[Rows from a 3D modeling dataset]
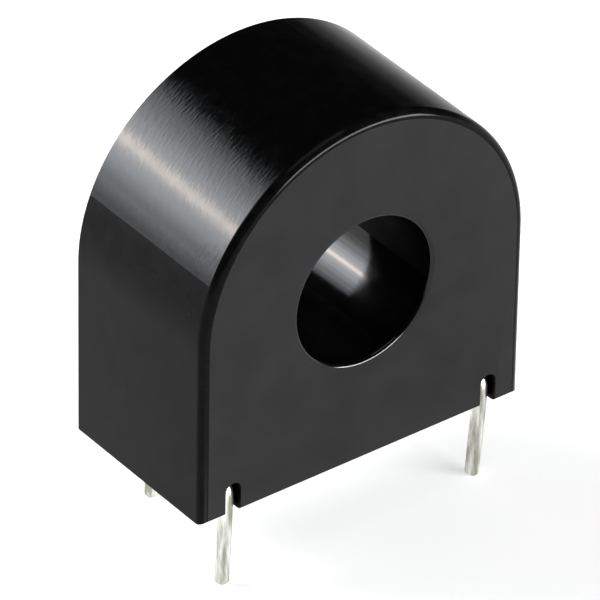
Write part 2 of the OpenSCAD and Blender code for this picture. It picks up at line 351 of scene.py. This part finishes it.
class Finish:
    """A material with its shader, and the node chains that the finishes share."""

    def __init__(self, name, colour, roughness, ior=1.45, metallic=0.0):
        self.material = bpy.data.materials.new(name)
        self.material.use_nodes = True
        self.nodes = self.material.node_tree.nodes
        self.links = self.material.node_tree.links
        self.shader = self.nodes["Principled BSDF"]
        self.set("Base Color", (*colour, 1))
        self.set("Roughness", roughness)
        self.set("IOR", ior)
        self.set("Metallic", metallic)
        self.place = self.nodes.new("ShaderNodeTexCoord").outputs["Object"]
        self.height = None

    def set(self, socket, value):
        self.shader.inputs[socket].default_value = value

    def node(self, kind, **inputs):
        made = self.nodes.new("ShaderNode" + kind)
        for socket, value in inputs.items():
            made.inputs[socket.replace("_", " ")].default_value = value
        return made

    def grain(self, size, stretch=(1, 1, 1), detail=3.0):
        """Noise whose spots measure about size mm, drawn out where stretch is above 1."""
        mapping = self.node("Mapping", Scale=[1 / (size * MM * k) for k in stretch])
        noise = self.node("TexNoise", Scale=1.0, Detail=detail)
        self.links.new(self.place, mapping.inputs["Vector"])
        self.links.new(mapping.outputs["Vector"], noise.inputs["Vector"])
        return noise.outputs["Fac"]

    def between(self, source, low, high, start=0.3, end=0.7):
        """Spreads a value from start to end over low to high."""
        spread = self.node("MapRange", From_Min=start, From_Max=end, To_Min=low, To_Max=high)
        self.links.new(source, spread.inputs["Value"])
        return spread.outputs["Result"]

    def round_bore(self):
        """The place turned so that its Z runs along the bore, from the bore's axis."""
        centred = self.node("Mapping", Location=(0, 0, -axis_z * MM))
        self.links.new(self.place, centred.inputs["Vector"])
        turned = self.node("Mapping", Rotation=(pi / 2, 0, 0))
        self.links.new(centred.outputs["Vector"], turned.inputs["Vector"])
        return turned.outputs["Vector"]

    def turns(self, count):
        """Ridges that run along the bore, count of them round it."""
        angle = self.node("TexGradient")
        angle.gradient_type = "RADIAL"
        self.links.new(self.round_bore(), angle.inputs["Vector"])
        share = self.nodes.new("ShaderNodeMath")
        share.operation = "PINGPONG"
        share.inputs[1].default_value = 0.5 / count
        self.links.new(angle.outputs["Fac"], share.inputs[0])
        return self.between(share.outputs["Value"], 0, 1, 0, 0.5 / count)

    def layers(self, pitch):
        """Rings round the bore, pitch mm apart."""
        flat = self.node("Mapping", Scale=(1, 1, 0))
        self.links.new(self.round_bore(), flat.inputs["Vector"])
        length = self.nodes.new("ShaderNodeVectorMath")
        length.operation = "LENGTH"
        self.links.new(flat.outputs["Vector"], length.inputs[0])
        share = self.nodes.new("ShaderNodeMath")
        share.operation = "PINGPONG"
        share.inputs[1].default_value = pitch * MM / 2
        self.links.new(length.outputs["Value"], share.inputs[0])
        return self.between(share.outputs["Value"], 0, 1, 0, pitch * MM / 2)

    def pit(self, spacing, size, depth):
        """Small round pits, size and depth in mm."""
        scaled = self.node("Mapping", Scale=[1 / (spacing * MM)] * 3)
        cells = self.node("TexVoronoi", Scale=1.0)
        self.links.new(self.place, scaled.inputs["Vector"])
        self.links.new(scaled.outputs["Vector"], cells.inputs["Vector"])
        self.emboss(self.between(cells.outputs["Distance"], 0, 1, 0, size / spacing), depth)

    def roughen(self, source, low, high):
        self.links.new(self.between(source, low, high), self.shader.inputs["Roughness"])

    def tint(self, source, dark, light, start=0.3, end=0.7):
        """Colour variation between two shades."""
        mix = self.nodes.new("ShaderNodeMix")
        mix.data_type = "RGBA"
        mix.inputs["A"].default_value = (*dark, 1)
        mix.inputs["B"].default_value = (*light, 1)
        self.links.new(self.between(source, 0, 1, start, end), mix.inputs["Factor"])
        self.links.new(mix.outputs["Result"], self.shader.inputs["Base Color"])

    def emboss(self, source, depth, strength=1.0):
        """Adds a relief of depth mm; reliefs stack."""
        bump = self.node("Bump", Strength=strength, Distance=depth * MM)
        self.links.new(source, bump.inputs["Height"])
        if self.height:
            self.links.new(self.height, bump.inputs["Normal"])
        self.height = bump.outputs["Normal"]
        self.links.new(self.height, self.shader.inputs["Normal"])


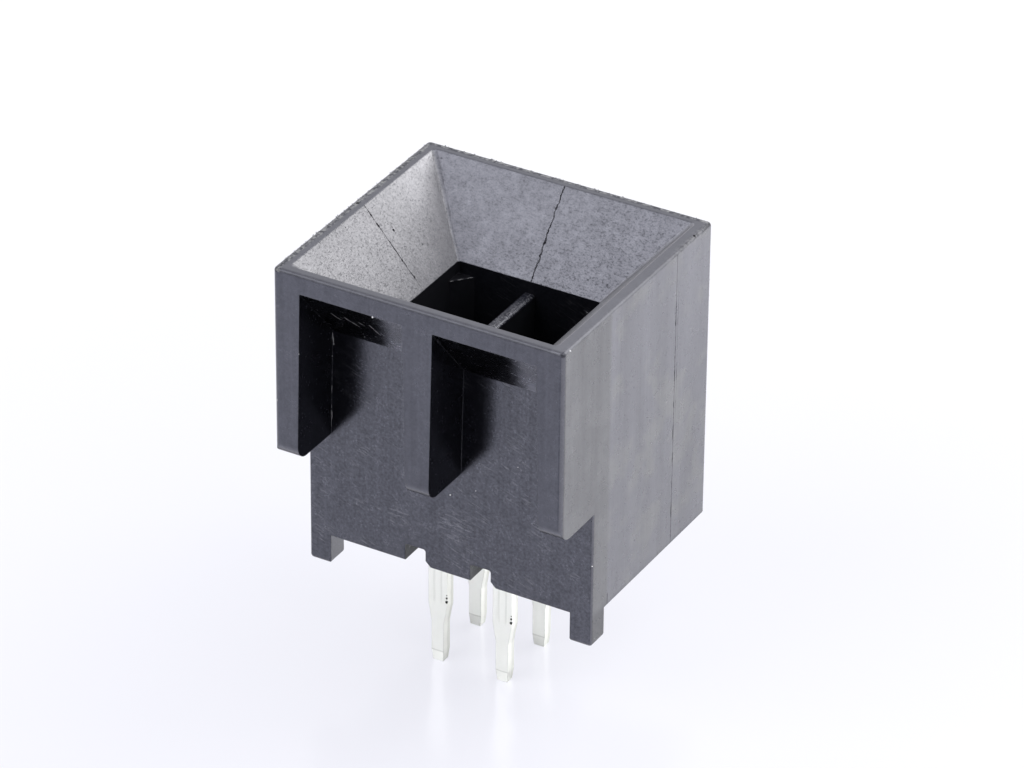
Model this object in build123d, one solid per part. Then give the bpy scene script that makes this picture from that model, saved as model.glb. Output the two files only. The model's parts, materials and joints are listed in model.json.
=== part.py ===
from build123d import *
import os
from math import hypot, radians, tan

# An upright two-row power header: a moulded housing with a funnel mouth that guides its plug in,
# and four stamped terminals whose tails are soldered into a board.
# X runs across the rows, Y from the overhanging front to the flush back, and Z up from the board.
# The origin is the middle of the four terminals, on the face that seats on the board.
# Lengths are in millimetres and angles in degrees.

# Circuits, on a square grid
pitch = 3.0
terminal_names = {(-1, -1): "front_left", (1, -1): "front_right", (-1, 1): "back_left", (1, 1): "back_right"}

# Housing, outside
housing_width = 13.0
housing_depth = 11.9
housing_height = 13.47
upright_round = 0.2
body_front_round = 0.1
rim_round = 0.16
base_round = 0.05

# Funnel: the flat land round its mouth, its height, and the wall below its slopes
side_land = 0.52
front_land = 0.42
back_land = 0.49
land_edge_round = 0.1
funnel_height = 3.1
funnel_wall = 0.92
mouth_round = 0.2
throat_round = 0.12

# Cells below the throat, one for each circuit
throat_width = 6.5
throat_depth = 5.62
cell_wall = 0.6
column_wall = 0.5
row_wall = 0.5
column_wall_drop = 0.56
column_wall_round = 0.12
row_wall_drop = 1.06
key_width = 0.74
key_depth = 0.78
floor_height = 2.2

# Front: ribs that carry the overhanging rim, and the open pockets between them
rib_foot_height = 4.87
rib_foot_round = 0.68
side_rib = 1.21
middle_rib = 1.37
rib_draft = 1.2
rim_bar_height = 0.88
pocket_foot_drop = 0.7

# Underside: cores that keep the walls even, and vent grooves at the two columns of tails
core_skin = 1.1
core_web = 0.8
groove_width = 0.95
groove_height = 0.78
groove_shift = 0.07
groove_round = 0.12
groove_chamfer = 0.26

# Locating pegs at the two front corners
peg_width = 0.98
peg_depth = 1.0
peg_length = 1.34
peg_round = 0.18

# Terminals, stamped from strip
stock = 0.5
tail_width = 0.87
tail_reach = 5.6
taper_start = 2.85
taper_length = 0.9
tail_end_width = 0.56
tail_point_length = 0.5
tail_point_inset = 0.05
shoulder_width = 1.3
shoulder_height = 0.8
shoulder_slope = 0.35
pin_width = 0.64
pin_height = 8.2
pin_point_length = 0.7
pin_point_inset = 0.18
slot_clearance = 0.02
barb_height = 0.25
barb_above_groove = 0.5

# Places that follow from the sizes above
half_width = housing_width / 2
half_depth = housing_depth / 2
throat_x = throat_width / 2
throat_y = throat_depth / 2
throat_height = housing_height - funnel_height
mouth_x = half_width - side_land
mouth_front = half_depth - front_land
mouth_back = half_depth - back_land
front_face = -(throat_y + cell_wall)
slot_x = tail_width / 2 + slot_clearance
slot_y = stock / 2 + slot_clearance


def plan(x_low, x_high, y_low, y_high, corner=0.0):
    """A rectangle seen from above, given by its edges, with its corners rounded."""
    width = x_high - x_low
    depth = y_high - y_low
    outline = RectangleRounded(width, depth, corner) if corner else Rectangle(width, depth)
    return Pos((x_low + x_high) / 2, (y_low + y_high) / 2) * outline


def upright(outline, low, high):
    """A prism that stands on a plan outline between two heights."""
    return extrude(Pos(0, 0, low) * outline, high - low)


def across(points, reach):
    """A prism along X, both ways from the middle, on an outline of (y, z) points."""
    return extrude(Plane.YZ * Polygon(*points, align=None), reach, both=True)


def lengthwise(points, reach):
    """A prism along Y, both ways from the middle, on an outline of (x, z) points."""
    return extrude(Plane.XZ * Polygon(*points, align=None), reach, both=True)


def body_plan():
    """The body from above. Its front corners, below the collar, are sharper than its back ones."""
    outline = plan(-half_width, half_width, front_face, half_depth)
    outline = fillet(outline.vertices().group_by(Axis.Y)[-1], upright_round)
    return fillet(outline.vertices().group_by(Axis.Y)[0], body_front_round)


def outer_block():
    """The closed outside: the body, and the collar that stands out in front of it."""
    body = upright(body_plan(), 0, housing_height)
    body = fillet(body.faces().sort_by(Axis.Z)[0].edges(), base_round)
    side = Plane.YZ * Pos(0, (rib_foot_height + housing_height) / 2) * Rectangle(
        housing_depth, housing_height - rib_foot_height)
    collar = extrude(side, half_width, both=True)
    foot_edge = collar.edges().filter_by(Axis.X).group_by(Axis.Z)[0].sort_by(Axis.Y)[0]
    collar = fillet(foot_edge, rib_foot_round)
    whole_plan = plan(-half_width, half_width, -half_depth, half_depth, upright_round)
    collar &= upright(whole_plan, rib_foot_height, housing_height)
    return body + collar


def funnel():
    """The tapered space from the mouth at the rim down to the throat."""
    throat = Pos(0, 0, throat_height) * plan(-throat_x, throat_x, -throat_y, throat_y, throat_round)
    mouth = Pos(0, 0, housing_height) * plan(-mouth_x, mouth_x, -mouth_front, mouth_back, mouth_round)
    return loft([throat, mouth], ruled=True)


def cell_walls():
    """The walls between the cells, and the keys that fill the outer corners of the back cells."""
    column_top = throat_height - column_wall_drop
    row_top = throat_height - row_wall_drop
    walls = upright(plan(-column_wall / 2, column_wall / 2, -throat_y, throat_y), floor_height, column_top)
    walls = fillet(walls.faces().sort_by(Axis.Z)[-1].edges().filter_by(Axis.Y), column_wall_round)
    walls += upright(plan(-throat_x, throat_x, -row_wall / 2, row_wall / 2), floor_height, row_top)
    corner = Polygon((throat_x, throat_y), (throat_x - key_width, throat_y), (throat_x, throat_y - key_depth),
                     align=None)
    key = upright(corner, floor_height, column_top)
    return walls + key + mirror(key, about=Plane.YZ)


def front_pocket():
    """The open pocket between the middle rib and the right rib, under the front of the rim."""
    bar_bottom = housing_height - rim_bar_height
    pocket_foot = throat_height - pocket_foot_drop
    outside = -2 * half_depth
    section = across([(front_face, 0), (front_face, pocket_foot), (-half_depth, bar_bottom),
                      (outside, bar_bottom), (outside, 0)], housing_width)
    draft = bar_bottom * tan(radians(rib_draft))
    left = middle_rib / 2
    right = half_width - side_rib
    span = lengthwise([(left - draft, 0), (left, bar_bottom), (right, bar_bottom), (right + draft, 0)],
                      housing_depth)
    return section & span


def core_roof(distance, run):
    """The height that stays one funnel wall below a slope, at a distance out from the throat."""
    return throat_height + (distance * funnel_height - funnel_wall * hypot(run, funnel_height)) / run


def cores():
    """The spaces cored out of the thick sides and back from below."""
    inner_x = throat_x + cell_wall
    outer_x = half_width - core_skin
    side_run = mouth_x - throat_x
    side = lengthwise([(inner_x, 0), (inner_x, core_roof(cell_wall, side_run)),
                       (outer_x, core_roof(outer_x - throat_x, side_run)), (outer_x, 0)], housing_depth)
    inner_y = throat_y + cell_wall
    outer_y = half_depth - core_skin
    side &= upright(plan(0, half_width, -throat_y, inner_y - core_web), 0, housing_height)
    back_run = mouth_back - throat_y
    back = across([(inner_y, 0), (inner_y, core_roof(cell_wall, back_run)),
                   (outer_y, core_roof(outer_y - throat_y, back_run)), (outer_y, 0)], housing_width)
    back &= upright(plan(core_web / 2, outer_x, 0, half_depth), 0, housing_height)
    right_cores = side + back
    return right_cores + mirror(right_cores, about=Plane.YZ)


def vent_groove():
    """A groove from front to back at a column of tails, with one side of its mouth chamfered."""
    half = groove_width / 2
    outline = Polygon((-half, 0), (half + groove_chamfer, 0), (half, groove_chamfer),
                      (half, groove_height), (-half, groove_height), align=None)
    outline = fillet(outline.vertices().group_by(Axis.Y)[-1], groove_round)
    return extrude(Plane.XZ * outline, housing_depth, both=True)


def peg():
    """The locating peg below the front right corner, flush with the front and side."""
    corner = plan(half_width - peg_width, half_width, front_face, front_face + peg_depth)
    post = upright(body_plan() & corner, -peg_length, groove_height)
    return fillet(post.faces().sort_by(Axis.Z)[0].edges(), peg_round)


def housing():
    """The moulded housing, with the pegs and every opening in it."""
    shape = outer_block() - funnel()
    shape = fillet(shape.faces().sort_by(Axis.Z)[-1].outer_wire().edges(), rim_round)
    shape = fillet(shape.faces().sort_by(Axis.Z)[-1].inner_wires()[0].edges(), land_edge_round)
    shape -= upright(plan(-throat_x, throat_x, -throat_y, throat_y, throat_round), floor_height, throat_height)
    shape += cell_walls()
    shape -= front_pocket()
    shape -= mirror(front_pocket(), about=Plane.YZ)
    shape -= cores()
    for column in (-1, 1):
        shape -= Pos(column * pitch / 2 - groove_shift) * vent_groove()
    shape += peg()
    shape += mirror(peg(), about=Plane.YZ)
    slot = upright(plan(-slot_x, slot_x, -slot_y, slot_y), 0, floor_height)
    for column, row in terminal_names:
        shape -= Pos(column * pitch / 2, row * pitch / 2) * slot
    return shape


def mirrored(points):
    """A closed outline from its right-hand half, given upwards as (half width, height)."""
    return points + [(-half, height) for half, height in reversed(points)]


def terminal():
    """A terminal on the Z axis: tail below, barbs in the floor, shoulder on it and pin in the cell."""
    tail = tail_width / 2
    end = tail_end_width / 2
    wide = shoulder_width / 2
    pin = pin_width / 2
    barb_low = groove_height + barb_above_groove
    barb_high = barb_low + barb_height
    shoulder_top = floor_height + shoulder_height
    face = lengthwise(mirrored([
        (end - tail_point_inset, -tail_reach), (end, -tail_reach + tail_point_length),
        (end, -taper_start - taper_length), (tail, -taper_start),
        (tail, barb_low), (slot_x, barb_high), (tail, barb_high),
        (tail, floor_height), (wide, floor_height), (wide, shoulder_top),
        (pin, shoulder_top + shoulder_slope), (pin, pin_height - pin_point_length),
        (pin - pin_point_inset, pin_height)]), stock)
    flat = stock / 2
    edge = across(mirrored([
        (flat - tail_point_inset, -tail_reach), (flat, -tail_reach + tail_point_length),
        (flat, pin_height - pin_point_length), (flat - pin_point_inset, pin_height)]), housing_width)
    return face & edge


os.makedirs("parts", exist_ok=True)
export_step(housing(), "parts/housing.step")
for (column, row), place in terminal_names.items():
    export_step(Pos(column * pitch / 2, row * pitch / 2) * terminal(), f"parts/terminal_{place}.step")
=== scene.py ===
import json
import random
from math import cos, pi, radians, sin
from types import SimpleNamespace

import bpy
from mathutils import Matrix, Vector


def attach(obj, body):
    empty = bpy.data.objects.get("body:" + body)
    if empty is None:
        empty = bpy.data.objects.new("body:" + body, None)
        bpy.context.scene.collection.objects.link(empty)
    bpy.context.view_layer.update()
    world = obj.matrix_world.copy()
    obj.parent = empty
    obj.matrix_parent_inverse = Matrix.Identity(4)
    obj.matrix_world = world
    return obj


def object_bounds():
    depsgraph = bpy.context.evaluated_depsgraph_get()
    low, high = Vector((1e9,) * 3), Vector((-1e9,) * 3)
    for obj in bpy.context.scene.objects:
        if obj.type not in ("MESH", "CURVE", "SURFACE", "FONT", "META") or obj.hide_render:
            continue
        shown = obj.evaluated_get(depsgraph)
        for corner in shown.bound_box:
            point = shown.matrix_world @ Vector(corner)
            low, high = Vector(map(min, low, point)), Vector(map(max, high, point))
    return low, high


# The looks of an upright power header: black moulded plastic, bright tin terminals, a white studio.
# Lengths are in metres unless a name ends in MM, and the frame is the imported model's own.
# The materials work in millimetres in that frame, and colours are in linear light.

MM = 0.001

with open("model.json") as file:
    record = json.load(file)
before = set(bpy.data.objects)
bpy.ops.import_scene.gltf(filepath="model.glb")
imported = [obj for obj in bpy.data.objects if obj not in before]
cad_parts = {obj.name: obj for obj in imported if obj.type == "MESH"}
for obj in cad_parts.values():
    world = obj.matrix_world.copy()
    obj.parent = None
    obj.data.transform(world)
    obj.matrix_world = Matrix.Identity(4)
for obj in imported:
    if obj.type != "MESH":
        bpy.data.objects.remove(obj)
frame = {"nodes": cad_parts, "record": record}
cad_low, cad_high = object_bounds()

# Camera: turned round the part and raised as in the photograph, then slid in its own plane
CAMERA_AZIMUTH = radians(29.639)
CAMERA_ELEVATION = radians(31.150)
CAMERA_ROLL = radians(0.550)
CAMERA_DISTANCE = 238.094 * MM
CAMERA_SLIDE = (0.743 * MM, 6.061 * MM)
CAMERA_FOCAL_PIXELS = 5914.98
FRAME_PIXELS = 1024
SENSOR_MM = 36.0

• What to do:
All lines above containing the string "empty" are to be collected.

• Solution to this problem:
    empty = bpy.data.objects.get("body:" + body)
    if empty is None:
        empty = bpy.data.objects.new("body:" + body, None)
        bpy.context.scene.collection.objects.link(empty)
    obj.parent = empty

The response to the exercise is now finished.